6) Tell people what you’re doing
I didn’t realize it until it was well into Sunday, but I could have basically predicted which teams would complete their games and which wouldn’t just based on how loud the team was. People talking, announcing what they were doing, calling out when they finished an asset or merged some code or verified that a feature worked or logged a bug or…you get the idea. Busy, actively communicating teams – these were the teams that managed to kick some good-looking shit out the door. Not perfect, but definitely not games with, “well, we WANTED to do…” or “we were PLANNING on…” caveats. Games that actually hit their objectives and were playable – those games came from teams that talked to each other, constantly. This makes sense because again, you have HOURS not WEEKS, so you can’t afford to just assume that someone else is going to notice your piece is done and they can get started on the next step. Some rooms were dead silent, with everyone in their corners wearing headphones. I get that – programming requires focus and silence sometimes. But I’m not sure how well that dovetails with the incredibly fast pace required to get a game assembled in two days.
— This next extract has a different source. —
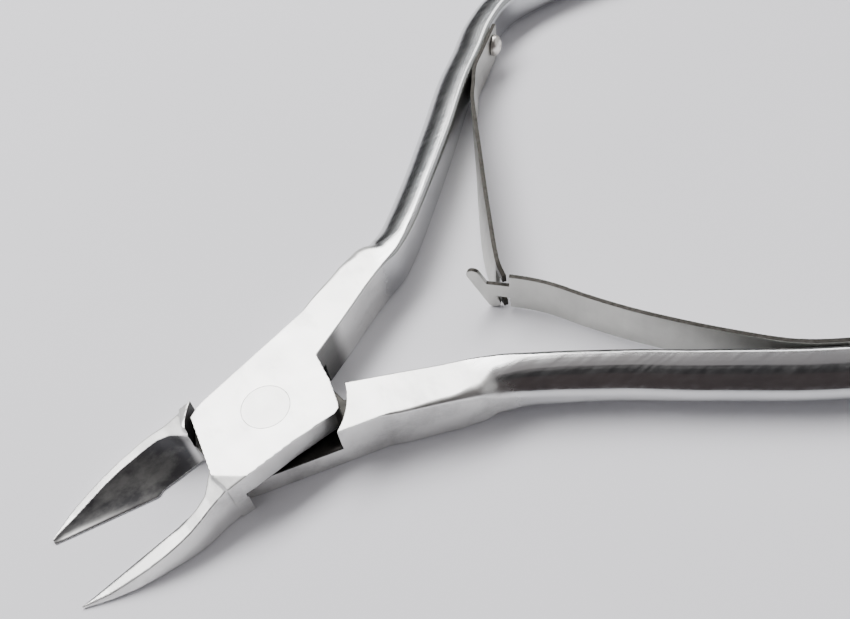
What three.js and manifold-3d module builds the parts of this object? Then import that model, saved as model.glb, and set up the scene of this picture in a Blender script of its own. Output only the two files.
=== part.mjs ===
// Cuticle nipper with a lap joint, a flush rivet and two hooked leaf springs.
// Millimetres, +Z up. The pivot axis is Z, the tool lies on z = 0,
// the handles point to +X and the jaws to -X. It is built open, at rest.
import * as THREE from 'three';
import Module from 'manifold-3d';
import { mergeVertices } from 'three/addons/utils/BufferGeometryUtils.js';

const wasm = await Module();
wasm.setup();

const THICK = 5.8;
const LAP_GAP = 0.3;
const RECESS_R = 8.1;
const RIVET_R = 1.9;
const RIVET_HEAD_R = 2.5;
const RIVET_LAND = 0.25;
const RIVET_CONE = 1.0;
const RIVET_CLEAR = 0.06;

const SPRING_THICK = 0.5;
const SPRING_WIDTH = 5.0;
const SPRING_GAP = 0.12;
const NECK_WIDTH = 1.9;
const HEAD_LENGTH = 6.2;
const HEAD_WIDTH = 1.5;
const HEAD_TILT = 26;
const HEAD_STEPS = 10;
const SLOT_WIDTH = 3.0;
const LEAF_STEPS = 44;

const SCREW_AT = 9.3;
const SCREW_UP = 3.4;
const TAIL = 2.1;
const SCREW_HEAD_R = 1.4;
const SCREW_HEAD_H = 1.1;
const SCREW_RIM = 0.22;
const SCREW_R = 0.7;
const SCREW_DEPTH = 2.2;
const SCREW_CLEAR = 0.06;
const HOLE_SPARE = 0.2;
const HOLE_REACH = 3;
const SCREW_SIDES = 28;
const DOME_STEPS = 6;
const RIVET_SIDES = 64;
const RECESS_SIDES = 96;
// Cutters reach this far past the faces that they cut through.
const CUT_OVER = 1;
const WELD = 1e-5;

// The inner edge of the handle, seen from above, with the section there: x, y on the upper
// and on the lower lever, width, height, radius of the outer and of the inner corners.
const HANDLE = [
  [5.2, 1.2, 1.2, 4.6, 5.8, 0.3, 0.3],
  [7.6, 2.4, 2.4, 4.7, 5.8, 0.3, 0.3],
  [12.0, 4.6, 4.55, 4.75, 5.8, 0.3, 0.3],
  [16.5, 6.95, 6.8, 4.45, 5.8, 0.4, 0.3],
  [19.0, 8.05, 7.9, 4.4, 5.8, 0.8, 0.3],
  [21.6, 9.0, 9.2, 4.2, 5.75, 1.9, 0.4],
  [25.0, 11.2, 11.4, 4.1, 5.6, 2.3, 0.6],
  [31.0, 16.1, 15.75, 4.15, 5.4, 2.5, 0.7],
  [38.0, 22.15, 21.35, 4.3, 5.2, 2.5, 0.7],
  [45.5, 28.9, 27.2, 4.4, 5.1, 2.5, 0.7],
  [50.5, 32.75, 30.67, 4.4, 5.0, 2.45, 0.7],
  [55.5, 36.6, 34.15, 4.5, 5.0, 2.4, 0.8],
  [60.5, 39.0, 36.4, 4.6, 5.0, 2.4, 0.9],
  [66.0, 39.2, 36.8, 4.8, 5.0, 2.4, 1.1],
  [73.0, 38.2, 35.8, 4.9, 4.9, 2.4, 1.3],
  [81.0, 36.0, 33.9, 4.8, 4.7, 2.3, 1.5],
  [88.0, 33.4, 31.5, 4.3, 4.3, 2.1, 1.7],
];
// The rows between which the inner face is flat and carries the spring.
const CLAMP_ROWS = [9, 11];
const HANDLE_STEPS = 48;
const HANDLE_END = 2.0;
const END_ANGLES = [0.35, 0.7, 1.05, 1.35];
const CORNER_STEPS = 5;
// The outer corners are flattened arcs, this much wider than they are high.
const CROWN = 1.45;
const MIN_FLAT = 0.02;

// Sections of a jaw from the heel to the tip: x, then distances from the centre line of
// the cutting edge, the inner rim, the outer rim and the outer foot, then the rim's height.
const UPPER_JAW = [
  [-5.6, 1.9, 0.9, 5.3, 5.2, 5.79],
  [-7.0, 2.3, 1.6, 5.45, 5.6, 5.35],
  [-8.0, 2.5, 2.7, 5.55, 5.8, 4.9],
  [-9.2, 2.5, 4.1, 5.65, 6.0, 4.4],
  [-10.5, 2.45, 4.6, 5.95, 6.35, 3.95],
  [-12.0, 2.5, 4.82, 6.2, 6.6, 3.4],
  [-12.9, 2.75, 4.85, 6.25, 6.65, 3.12],
  [-13.3, 2.82, 4.8, 6.3, 6.65, 3.0],
  [-15.0, 3.08, 4.78, 6.3, 6.6, 2.52],
  [-17.0, 3.4, 4.75, 6.15, 6.5, 1.95],
  [-19.0, 3.72, 4.7, 5.85, 6.25, 1.4],
  [-21.0, 4.05, 4.62, 5.5, 5.75, 0.85],
  [-22.6, 4.3, 4.68, 5.05, 5.2, 0.55],
  [-23.8, 4.46, 4.6, 4.7, 4.76, 0.35],
];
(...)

Everyone quietly making their assets or pieces off on their own means that you’re not checking in all along the way to make sure those pieces will actually fit together.

7) Make a game
One of the teams told me at the end of Saturday, “Oh, well we’re doing great. We have all our assets, so we just need to put them together and get them to play!” Just…sit with that for a second. That was a whole new level of bullshit I’d never encountered before. It’s basically saying, “all we have to do is make the game playable and then we can play it!” I mean, yeah. The way you make a game is to make one, if that’s how you want to put it. That’s…kind of the point of the jam. So why would you leave the “make the game” part until Sunday? Otherwise it’s just a pile of art assets and some bits of code, yo.

So yes, that was my first Global Game Jam! It was exhausting and wonderful and I can’t wait until next year’s.